There was a significant switch to coal on the continent too, where gas prices rose to €1.7/MWh above the fuel switching range. Although the UK’s Rough storage was out of action, medium range UK storage had been built up to three-quarters full going into the cold snap and was able to meet 21% of demand February 26, relieving pressure to some extent.
Longer term trend
The added volatility from this and other spells earlier in the winter and last autumn is expected to raise questions over future market direction, as traders build in a more substantial risk premium into underlying contracts. As was seen in December - when the Forties pipeline was shut-down and Russian supplies disrupted – as well as late in February, UK and northwest European gas prices do appear to be ever more vulnerable to price spikes. This is particularly the case in winter, when high northeast Asian prices keep LNG deliveries to a minimum.

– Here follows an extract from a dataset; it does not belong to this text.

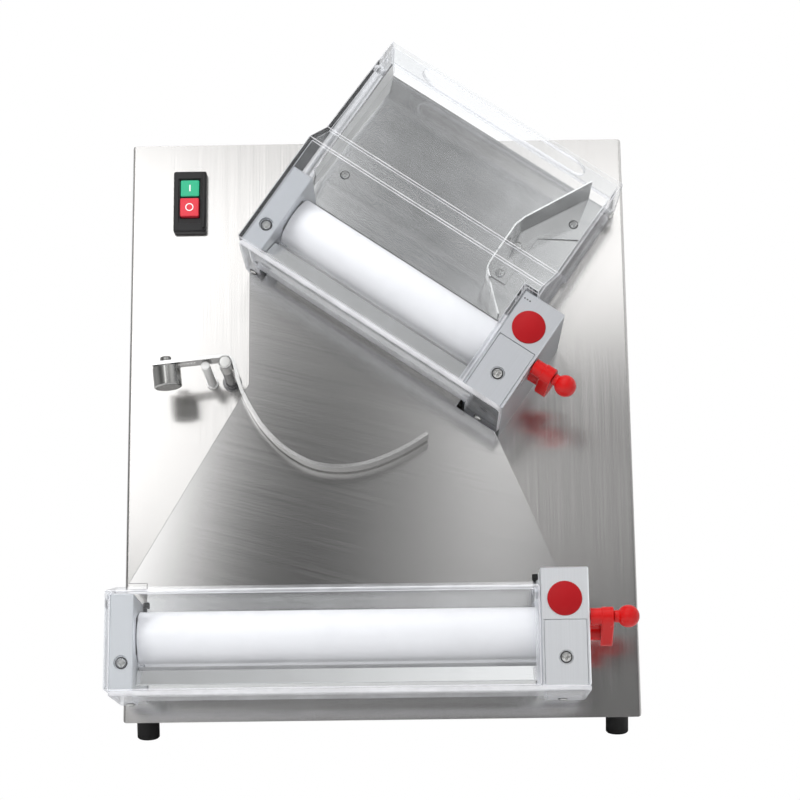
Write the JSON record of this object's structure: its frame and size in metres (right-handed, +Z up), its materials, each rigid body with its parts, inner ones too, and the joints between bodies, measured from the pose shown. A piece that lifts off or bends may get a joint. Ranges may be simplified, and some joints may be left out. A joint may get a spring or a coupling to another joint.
{
  "type": "two-stage dough roller",
  "caption": "Electric dough sheeter on a leaning steel housing: tilted upper and level lower roller pairs, clear guards, chute with weighted arm, thickness levers and push-button switch.",
  "frame": {"origin": "centre of the bounding box footprint, at the underside of the feet", "axes": "+Z up, -Y to the front where the rollers are, +X to the right seen from the front"},
  "size_m": [0.481, 0.4202, 0.6477],
  "materials": {
    "brushed_steel": "vertical brushed grain",
    "arm_metal": "polished",
    "polished_steel": "polished",
    "block_metal": "satin anodised",
    "cast_metal": "cast",
    "shaft_steel": "turned",
    "roller_white": "smooth food grade white",
    "pin_white": "smooth",
    "gear_plastic": "natural",
    "lever_red": "moulded",
    "cap_red": "fine grained",
    "clear_plastic": "clear polycarbonate",
    "switch_black": "moulded",
    "rubber_black": "moulded",
    "button_green": "moulded",
    "button_red": "moulded",
    "motor_paint": "painted"
  },
  "bodies": {
    "housing": {"body_shell": "brushed_steel", "base_plate": "brushed_steel", "rear_cover": "brushed_steel", "cable_gland": "switch_black", "foot_1": "rubber_black", "foot_2": "rubber_black", "foot_3": "rubber_black", "foot_4": "rubber_black", "chute_plate": "brushed_steel", "hopper_plate": "brushed_steel", "hopper_guide": "brushed_steel", "lower_block_left": "block_metal", "lower_block_right": "block_metal", "lower_block_cover": "block_metal", "lower_cap": "cap_red", "lower_scraper_rear": "brushed_steel", "lower_scraper_front": "brushed_steel", "lower_finger_plate": "clear_plastic", "upper_block_left": "block_metal", "upper_block_right": "block_metal", "upper_block_cover": "block_metal", "upper_cap": "cap_red", "upper_scraper_rear": "brushed_steel", "upper_scraper_front": "brushed_steel", "upper_finger_plate": "clear_plastic", "switch_body": "switch_black", "arm_post": "polished_steel", "stop_pin": "pin_white", "pivot_screw": "shaft_steel", "gearmotor": "motor_paint", "angle_box": "cast_metal", "drive_belt": "rubber_black"},
    "drive": {"drive_shaft": "shaft_steel", "lower_drive_gear": "gear_plastic"},
    "input": {"input_pulley": "shaft_steel"},
    "output": {"output_shaft": "shaft_steel", "upper_drive_gear": "gear_plastic"},
    "lower_rear": {"lower_roller_rear": "roller_white", "lower_gear_rear": "gear_plastic"},
    "lower_carriage": {"lower_slide_left": "shaft_steel", "lower_yoke": "shaft_steel"},
    "lower_front": {"lower_roller_front": "roller_white", "lower_gear_front": "gear_plastic"},
    "lower_lever": {"lower_lever": "lever_red"},
    "lower_pin": {"lower_index_pin": "lever_red"},
    "upper_rear": {"upper_roller_rear": "roller_white", "upper_gear_rear": "gear_plastic"},
    "upper_carriage": {"upper_slide_left": "shaft_steel", "upper_yoke": "shaft_steel"},
    "upper_front": {"upper_roller_front": "roller_white", "upper_gear_front": "gear_plastic"},
    "upper_lever": {"upper_lever": "lever_red"},
    "upper_pin": {"upper_index_pin": "lever_red"},
    "hood": {"hood": "clear_plastic"},
    "lower_guard": {"lower_guard": "clear_plastic"},
    "arm": {"balance_arm": "arm_metal", "counterweight": "polished_steel"},
    "on_button": {"on_button": "button_green"},
    "off_button": {"off_button": "button_red"}
  },
  "joints": [
    {"name": "drive_turn", "type": "hinge", "parent": "housing", "child": "drive", "pos_m": [0.1005, -0.04462, 0.07277], "axis": [-1, 0, 0], "continuous": true},
    {"name": "input_turn", "type": "hinge", "parent": "housing", "child": "input", "pos_m": [0.0205, 0.05874, 0.35673], "axis": [-1, 0, 0], "continuous": true},
    {"name": "output_turn", "type": "hinge", "parent": "housing", "child": "output", "pos_m": [0.10201, 0.04708, 0.32471], "axis": [-0.8231, 0.1942, 0.5336], "continuous": true},
    {"name": "lower_rear_turn", "type": "hinge", "parent": "housing", "child": "lower_rear", "pos_m": [-0.03575, -0.10664, 0.09534], "axis": [-1, 0, 0], "continuous": true},
    {"name": "lower_thickness", "type": "slide", "parent": "housing", "child": "lower_carriage", "axis": [0, -0.9397, 0.342], "range_m": [0, 0.00399]},
    {"name": "lower_front_turn", "type": "hinge", "parent": "lower_carriage", "child": "lower_front", "pos_m": [-0.03575, -0.15174, 0.11176], "axis": [-1, 0, 0], "continuous": true},
    {"name": "lower_lever_turn", "type": "hinge", "parent": "housing", "child": "lower_lever", "pos_m": [0.1935, -0.15174, 0.11176], "axis": [1, 0, 0], "range_deg": [0, 42]},
    {"name": "lower_pin_pull", "type": "slide", "parent": "lower_lever", "child": "lower_pin", "axis": [1, 0, 0], "range_m": [0, 0.005], "stiffness_N_per_m": 900, "springref_m": -0.004},
    {"name": "upper_rear_turn", "type": "hinge", "parent": "housing", "child": "upper_rear", "pos_m": [0.01571, 0.00543, 0.40323], "axis": [-0.8231, 0.1942, 0.5336], "continuous": true},
    {"name": "upper_thickness", "type": "slide", "parent": "housing", "child": "upper_carriage", "axis": [0, -0.9397, 0.342], "range_m": [0, 0.00399]},
    {"name": "upper_front_turn", "type": "hinge", "parent": "upper_carriage", "child": "upper_front", "pos_m": [0.01571, -0.03968, 0.41965], "axis": [-0.8231, 0.1942, 0.5336], "continuous": true},
    {"name": "upper_lever_turn", "type": "hinge", "parent": "housing", "child": "upper_lever", "pos_m": [0.14836, -0.07098, 0.33366], "axis": [0.8231, -0.1942, -0.5336], "range_deg": [0, 42]},
    {"name": "upper_pin_pull", "type": "slide", "parent": "upper_lever", "child": "upper_pin", "axis": [0.8231, -0.1942, -0.5336], "range_m": [0, 0.005], "stiffness_N_per_m": 900, "springref_m": -0.004},
    {"name": "hood_lift", "type": "hinge", "parent": "housing", "child": "hood", "pos_m": [0.12646, 0.06681, 0.54264], "axis": [-0.8231, 0.1942, 0.5336], "range_deg": [0, 75]},
    {"name": "guard_lift", "type": "hinge", "parent": "housing", "child": "lower_guard", "pos_m": [0.0005, -0.12063, 0.1446], "axis": [-1, 0, 0], "range_deg": [0, 72]},
    {"name": "arm_swing", "type": "hinge", "parent": "housing", "child": "arm", "pos_m": [-0.14, -0.04925, 0.34656], "axis": [0, 0.9397, -0.342], "range_deg": [0, 28]},
    {"name": "on_press", "type": "slide", "parent": "housing", "child": "on_button", "axis": [0, 0.9397, -0.342], "range_m": [0, 0.002], "stiffness_N_per_m": 600, "springref_m": -0.002},
    {"name": "off_press", "type": "slide", "parent": "housing", "child": "off_button", "axis": [0, 0.9397, -0.342], "range_m": [0, 0.002], "stiffness_N_per_m": 600, "springref_m": -0.002}
  ],
  "couplings": [
    {"joint": "input_turn", "follows": "drive_turn", "ratio": 1},
    {"joint": "output_turn", "follows": "drive_turn", "ratio": 1},
    {"joint": "lower_rear_turn", "follows": "drive_turn", "ratio": -1.75},
    {"joint": "lower_front_turn", "follows": "drive_turn", "ratio": 1.75},
    {"joint": "lower_lever_turn", "follows": "lower_thickness", "rad_per_m": 183.5},
    {"joint": "upper_rear_turn", "follows": "drive_turn", "ratio": -1.75},
    {"joint": "upper_front_turn", "follows": "drive_turn", "ratio": 1.75},
    {"joint": "upper_lever_turn", "follows": "upper_thickness", "rad_per_m": 183.5}
  ]
}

Table 1: Declining coal and gas forecast in UK power generation (TWh)
Source: Beis, statistics office
One trader said that if the cold weather persisted it might push up the underlying cost of gas: “If the run of weather to continues into April, and we get summer maintenance starting, then the rest of the curve, which has so far remained reasonably rangebound, may have a bit of a rethink.”

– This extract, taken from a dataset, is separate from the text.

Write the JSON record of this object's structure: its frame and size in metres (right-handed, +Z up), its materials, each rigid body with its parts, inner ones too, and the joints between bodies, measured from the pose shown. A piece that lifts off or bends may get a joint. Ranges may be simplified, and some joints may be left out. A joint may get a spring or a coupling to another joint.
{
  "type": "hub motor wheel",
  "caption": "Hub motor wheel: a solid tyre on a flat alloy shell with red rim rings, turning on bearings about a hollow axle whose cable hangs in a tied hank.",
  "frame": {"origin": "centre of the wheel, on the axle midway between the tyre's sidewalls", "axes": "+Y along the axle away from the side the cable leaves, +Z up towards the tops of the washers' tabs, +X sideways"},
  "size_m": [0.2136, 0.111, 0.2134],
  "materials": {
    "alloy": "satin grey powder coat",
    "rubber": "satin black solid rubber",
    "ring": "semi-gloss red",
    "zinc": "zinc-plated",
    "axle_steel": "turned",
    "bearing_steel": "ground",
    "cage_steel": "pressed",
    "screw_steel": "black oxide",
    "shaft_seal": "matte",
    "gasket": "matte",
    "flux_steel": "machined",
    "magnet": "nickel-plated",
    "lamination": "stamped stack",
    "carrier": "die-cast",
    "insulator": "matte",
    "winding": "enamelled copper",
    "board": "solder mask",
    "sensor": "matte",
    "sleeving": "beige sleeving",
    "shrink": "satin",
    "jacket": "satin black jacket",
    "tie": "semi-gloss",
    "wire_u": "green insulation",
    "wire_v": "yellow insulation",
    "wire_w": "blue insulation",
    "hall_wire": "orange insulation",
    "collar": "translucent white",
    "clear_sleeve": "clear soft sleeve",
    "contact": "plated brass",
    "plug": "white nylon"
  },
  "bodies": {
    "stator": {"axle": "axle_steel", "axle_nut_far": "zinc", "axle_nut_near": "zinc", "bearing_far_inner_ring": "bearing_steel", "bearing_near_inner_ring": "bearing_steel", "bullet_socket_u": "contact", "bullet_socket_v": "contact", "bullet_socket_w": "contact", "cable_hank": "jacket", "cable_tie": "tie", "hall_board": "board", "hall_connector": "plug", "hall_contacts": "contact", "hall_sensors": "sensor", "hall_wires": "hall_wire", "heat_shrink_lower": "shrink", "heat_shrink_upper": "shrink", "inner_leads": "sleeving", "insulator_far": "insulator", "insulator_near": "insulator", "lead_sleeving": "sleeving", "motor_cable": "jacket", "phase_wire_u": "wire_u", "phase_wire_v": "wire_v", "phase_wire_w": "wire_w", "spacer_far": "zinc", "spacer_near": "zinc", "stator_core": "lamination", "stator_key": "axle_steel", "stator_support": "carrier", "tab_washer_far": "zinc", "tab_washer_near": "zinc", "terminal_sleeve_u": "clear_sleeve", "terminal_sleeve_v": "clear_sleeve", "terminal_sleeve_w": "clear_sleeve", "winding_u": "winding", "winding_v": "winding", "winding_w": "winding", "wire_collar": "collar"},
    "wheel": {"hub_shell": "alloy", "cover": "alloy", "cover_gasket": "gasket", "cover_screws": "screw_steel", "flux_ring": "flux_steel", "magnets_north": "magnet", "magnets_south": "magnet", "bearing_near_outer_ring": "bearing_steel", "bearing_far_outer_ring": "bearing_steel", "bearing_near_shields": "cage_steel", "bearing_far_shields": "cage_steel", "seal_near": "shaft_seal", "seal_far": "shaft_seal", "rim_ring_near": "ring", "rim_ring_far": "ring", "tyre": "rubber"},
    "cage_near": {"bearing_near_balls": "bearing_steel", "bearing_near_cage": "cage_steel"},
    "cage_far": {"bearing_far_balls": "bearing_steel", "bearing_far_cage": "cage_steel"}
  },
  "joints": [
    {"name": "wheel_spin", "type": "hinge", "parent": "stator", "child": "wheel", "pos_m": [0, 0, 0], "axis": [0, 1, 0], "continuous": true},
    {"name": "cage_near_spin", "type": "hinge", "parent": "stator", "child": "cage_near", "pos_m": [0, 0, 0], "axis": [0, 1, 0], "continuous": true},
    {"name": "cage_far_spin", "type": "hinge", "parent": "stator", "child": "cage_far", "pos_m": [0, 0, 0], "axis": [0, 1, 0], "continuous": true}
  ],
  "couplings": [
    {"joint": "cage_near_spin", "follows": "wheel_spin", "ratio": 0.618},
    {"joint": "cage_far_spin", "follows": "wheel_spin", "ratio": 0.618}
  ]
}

So far, underlying prices (for delivery in the year from October 2019) have shown little reaction to the near-term volatility, after falling back from multi-year highs of about 48 p/th in January. But over the last couple of years, they have rise by about 30%, to around 45 p/th in late February compared to 43 p/th in April 2017 and 33 p/th in April 2016.
The bulk of the rise took place in late spring 2016, with only a slight increase through 2017 – although the higher levels are now well established. The UK Office of National Statistics expects the gas price to stay in the high to mid-40s p/th until 2023.
There are a number of factors behind the underlying rise. It is partly down to a risk premium in anticipation of greater price volatility as Rough storage is wound up, along with higher than expected Asian winter LNG prices, against which the UK and Europe must compete for supply at the margin.
As domestic production falls further over coming years, along with exports from the Netherlands through IUK and the BBL as Groningen is wound down further, LNG imports could become more important, depending on demand and availability of pipeline supply from Norway and elsewhere.
Gas’ rise has also been influenced by coal prices, which have surged by more than 50% since summer 2016. For example, calendar year 2019 stood at $57/metric ton in mid-2016, and has now reached $83/mt.
As coal is the main competitor to gas in providing flexible generation in Europe, prices of the two fuels influence each other strongly.
However, this is not likely to last for many more years, with the new German coalition government now planning to join the UK in phasing out coal for power generation.
Threat to demand
The latest UK Department for Business, Energy and Industrial Strategy (Beis) forecasts show a quick reduction in coal use for power generation up to 2025, and as of the latest outlook, a sharp decline in gas use too (see Table 1), which could add to downside price risk, particularly after next year. These latest projections come in the wake of two offshore wind schemes winning contracts at record-lows of £57.50/MWh last autumn, compared with anticipated wholesale power prices of £53/MWh from 2023 to 2035. As a result, Beis now expects renewables to overtake gas by 2020 to become the UK’s number one source of electricity generation, with gas providing only half as much power in 2035 as had been expected in its previous report a year earlier.
As if to compound these projections, the latest UK capacity auction (in early February) – which pays for facilities to be available to produce power – once again failed to award contracts to any new gas fired power plants. Instead, a large portion of new awards went to new interconnector power supply, which can draw on cheaper Continental output that benefits from lower carbon taxes, and so can include more coal. Renewables do not compete in the capacity auctions as their availability cannot be guaranteed.
With demand for gas from power generators now expected to fall so significantly over the next few years, it may be that there will be ample gas supply to satisfy remaining demand, and underlying prices could fall back. But the absence of an adequate storage margin could still leave prices open to winter spikes: gas demand for heating shows little sign of falling at the moment, although biogas is taking a growing share, and hydrogen could become a challenge further forward.
Continental demand may keep growing, however, building on the 5-6% growth rates of 2016-2017 as nuclear and coal power plants continue to be phased out. This could even see the UK’s premium (NBP over TTF) reversed, along with the main direction of flow on interconnectors (IUK and BBL) with Europe, especially given Groningen’s restrictions. The UK does, after all, have a lot more wind than Europe, as well as plenty of gas.